Be strategic. Save time and visit app.oath.vote. It’s an algorithm-based site where you can give money strategically, to close house and senate seats, to defeat Trump, push for reproductive rights, or defend democracy, especially if you’re sick of too many guilt-trip “we’re dying/we’re alarmed/not mad, just disappointed” Dem emails and messages.
Think FIDO. Not the dog, but a fetching acronym for “F--- It. Drive On.” For that, I thank The Lincoln Project's fearless Rick Wilson. One can also say "Forget it. Drive on." In other words, pick yourself up, dust yourself off, learn from the mistake, and onward.
Keep your humor. Yes this game is serious -- dead serious. With so much in our society on the line, the effective warrior is a happy warrior. Tim Walz nailed it in Philadelphia tonight. The best weapon is to laugh at yourself first and get back to task. None of us gets out alive. Please don't take yourself too seriously. This mission is too serious for that.
Mark Sell is an independent writer, editor, communications consultant and veteran journalist, based in South Florida for more than 40 years. He is president of Mark Sell Media, Inc.
An earlier version of this article originally appeared on Palm Beach Post: How Kamala Harris can tweak her marketing to beat Donald Trump
* This Anne Applebaum link is to her recent presentation at Washington, D.C.'s Politics and Prose bookstore. The intended link starts at minute 43.

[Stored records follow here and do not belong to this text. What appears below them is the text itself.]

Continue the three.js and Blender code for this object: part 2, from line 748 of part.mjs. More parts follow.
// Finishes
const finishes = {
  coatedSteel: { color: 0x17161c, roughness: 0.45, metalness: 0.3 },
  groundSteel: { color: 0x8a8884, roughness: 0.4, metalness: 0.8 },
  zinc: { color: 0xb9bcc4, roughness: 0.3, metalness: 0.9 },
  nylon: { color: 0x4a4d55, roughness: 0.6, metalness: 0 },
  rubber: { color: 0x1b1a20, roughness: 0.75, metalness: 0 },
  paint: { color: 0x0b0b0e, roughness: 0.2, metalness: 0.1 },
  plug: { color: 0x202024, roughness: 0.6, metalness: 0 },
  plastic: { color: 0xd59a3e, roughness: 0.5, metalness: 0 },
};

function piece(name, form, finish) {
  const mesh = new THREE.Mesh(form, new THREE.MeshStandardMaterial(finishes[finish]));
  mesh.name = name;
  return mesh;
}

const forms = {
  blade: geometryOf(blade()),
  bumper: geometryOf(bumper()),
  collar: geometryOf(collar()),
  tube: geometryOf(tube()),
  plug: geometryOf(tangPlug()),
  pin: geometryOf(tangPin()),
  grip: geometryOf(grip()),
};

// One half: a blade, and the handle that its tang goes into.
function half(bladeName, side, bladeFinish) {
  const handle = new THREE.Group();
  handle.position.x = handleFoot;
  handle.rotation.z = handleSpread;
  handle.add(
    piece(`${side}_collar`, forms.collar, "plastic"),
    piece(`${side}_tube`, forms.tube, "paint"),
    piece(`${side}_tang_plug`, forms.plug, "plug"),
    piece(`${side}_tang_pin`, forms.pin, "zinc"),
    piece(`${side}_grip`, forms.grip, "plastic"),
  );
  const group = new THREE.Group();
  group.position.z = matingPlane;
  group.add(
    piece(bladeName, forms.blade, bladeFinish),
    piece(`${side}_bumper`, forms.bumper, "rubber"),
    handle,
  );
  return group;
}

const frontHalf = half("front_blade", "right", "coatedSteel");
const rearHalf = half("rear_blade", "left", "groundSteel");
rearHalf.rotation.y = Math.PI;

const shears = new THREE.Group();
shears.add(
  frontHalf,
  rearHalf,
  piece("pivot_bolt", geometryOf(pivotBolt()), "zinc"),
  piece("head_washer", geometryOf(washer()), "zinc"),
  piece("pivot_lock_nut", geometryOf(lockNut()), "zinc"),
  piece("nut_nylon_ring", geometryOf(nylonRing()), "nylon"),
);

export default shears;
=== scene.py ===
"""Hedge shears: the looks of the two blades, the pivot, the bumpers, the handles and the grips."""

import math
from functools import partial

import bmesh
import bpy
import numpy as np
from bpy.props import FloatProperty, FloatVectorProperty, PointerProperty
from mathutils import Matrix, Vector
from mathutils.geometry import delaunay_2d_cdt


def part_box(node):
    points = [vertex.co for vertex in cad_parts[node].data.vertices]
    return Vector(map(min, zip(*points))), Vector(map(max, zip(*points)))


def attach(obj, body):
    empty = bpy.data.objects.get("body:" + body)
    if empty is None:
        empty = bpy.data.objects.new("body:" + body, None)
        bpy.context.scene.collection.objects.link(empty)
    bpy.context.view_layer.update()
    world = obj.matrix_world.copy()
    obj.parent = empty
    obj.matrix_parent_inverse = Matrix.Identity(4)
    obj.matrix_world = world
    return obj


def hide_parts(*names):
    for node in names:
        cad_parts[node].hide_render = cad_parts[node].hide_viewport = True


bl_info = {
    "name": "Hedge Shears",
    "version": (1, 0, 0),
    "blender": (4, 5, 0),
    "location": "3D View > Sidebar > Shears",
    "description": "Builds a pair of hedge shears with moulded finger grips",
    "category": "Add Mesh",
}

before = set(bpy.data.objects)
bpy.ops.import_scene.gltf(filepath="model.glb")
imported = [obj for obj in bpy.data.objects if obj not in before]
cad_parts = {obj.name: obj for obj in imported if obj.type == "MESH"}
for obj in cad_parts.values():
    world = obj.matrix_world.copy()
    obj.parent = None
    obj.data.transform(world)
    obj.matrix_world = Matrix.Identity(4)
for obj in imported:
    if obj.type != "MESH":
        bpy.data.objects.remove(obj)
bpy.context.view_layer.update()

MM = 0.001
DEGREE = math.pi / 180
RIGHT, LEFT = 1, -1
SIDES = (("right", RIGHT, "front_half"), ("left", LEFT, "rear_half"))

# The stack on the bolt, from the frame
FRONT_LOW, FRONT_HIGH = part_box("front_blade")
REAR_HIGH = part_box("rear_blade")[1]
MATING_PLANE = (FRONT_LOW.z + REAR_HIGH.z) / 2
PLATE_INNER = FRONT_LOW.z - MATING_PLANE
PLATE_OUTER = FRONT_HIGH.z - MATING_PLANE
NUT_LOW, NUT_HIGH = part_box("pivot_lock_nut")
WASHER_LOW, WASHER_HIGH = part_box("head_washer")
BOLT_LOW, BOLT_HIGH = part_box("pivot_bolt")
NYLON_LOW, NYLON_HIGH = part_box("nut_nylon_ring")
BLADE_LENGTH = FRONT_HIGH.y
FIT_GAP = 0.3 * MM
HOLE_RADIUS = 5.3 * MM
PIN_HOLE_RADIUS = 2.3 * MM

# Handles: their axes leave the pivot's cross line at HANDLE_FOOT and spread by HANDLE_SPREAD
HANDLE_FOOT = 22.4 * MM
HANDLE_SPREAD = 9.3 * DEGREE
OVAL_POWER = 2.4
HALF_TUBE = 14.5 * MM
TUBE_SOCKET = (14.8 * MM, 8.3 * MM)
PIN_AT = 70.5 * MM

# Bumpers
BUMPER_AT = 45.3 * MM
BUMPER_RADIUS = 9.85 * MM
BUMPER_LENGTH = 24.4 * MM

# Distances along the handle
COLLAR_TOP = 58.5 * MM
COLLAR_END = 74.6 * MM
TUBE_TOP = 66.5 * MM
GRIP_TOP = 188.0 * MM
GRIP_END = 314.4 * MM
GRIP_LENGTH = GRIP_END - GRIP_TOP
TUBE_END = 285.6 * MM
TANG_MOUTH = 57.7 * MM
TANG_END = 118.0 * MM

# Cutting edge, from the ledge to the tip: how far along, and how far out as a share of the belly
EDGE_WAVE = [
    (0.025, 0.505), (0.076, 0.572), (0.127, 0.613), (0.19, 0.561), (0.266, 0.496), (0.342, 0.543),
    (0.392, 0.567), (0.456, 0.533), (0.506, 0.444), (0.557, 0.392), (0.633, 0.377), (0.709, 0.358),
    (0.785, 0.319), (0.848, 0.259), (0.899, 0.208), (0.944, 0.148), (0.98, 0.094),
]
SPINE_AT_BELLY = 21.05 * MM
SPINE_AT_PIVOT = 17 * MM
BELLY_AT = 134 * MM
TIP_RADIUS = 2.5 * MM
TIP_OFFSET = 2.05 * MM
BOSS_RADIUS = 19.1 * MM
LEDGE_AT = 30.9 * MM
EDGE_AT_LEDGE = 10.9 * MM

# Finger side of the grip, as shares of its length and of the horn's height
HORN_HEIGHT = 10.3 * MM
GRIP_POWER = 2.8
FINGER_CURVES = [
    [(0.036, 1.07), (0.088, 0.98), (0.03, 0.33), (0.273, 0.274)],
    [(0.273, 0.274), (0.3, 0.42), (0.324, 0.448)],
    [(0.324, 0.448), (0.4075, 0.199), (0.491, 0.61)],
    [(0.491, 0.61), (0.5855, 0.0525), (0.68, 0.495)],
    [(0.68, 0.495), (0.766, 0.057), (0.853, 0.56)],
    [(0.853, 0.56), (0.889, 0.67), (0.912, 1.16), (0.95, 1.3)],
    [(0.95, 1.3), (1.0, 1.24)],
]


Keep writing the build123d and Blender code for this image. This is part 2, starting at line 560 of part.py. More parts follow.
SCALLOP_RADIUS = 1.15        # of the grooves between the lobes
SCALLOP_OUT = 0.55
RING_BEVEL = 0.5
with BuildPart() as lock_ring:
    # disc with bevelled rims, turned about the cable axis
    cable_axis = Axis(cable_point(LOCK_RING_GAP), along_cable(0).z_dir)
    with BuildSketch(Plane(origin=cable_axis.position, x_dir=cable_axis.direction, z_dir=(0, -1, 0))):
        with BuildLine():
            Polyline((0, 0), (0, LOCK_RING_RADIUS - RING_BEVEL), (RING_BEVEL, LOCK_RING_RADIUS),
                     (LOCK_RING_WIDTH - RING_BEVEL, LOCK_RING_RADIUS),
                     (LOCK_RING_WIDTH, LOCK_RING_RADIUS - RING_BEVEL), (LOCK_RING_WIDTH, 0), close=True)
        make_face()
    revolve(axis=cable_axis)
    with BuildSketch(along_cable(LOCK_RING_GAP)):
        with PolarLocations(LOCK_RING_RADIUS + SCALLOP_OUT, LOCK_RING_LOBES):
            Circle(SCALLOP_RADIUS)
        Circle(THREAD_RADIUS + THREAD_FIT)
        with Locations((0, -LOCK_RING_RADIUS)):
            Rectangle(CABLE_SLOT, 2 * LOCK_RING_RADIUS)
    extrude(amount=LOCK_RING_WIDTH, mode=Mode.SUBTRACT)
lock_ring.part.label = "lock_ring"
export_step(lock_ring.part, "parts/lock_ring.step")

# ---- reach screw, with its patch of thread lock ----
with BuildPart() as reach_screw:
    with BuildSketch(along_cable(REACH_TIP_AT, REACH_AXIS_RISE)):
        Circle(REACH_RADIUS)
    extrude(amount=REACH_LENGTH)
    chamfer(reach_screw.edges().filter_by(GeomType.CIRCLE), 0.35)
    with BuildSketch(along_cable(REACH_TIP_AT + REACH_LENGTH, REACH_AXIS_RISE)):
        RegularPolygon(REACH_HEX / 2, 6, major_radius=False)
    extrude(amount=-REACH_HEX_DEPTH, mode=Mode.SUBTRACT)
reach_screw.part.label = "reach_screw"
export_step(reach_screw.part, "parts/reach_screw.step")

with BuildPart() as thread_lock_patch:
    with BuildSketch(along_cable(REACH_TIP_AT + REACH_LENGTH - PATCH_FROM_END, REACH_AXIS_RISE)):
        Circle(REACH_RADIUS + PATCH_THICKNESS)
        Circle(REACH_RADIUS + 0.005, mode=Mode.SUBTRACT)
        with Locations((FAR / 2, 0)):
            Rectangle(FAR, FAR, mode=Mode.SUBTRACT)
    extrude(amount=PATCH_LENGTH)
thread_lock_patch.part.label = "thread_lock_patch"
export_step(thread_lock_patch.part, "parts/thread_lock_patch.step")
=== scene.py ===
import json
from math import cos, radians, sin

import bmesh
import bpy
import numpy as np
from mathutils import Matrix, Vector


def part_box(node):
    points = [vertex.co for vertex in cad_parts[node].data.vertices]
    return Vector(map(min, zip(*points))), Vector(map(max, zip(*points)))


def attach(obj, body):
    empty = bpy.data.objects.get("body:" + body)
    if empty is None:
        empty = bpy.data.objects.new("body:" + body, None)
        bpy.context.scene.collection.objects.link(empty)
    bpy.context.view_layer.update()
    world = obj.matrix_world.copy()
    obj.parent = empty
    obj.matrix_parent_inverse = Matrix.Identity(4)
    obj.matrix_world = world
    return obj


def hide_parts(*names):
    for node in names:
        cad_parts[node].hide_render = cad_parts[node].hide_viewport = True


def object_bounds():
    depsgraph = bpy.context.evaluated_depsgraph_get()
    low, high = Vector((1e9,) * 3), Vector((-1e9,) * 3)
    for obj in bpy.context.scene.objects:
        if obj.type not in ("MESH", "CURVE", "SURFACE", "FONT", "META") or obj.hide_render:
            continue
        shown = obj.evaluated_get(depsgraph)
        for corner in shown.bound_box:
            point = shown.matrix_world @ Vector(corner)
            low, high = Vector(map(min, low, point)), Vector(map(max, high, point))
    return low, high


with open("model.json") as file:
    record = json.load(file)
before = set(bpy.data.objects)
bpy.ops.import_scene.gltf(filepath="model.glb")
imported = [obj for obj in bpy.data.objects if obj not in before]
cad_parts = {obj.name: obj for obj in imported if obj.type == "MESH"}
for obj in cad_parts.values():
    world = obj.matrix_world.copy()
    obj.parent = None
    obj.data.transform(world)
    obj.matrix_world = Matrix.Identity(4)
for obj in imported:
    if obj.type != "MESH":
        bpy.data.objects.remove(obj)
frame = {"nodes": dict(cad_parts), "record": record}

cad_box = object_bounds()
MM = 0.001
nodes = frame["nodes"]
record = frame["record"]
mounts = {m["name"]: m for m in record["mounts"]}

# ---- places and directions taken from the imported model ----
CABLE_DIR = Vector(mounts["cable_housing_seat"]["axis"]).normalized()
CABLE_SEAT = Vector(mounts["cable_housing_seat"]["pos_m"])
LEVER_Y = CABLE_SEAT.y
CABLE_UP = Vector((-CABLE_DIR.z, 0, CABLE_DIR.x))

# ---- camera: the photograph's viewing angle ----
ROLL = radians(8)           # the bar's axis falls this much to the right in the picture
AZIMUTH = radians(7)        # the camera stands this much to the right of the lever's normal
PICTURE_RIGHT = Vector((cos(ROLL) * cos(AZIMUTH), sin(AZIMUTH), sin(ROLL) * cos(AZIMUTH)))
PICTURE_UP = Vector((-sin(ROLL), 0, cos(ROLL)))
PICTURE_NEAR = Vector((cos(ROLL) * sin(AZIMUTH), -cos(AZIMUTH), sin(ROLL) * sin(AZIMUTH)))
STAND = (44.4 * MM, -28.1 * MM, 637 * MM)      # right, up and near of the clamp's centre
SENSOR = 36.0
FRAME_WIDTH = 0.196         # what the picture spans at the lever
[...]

** One website mistakenly said I was refused admission. I have never been turned away from a Trump event and attribute the error to my own imperfect clarity in the initial story. I met Trump as part of a small receiving party when he gave the keynote address at the 2004 convention of the Public Relations Society of America in New York. I was incoming Miami chapter president and we were to host the 2,500-person convention in Miami Beach on October 24, 2005; Hurricane Wilma had other ideas.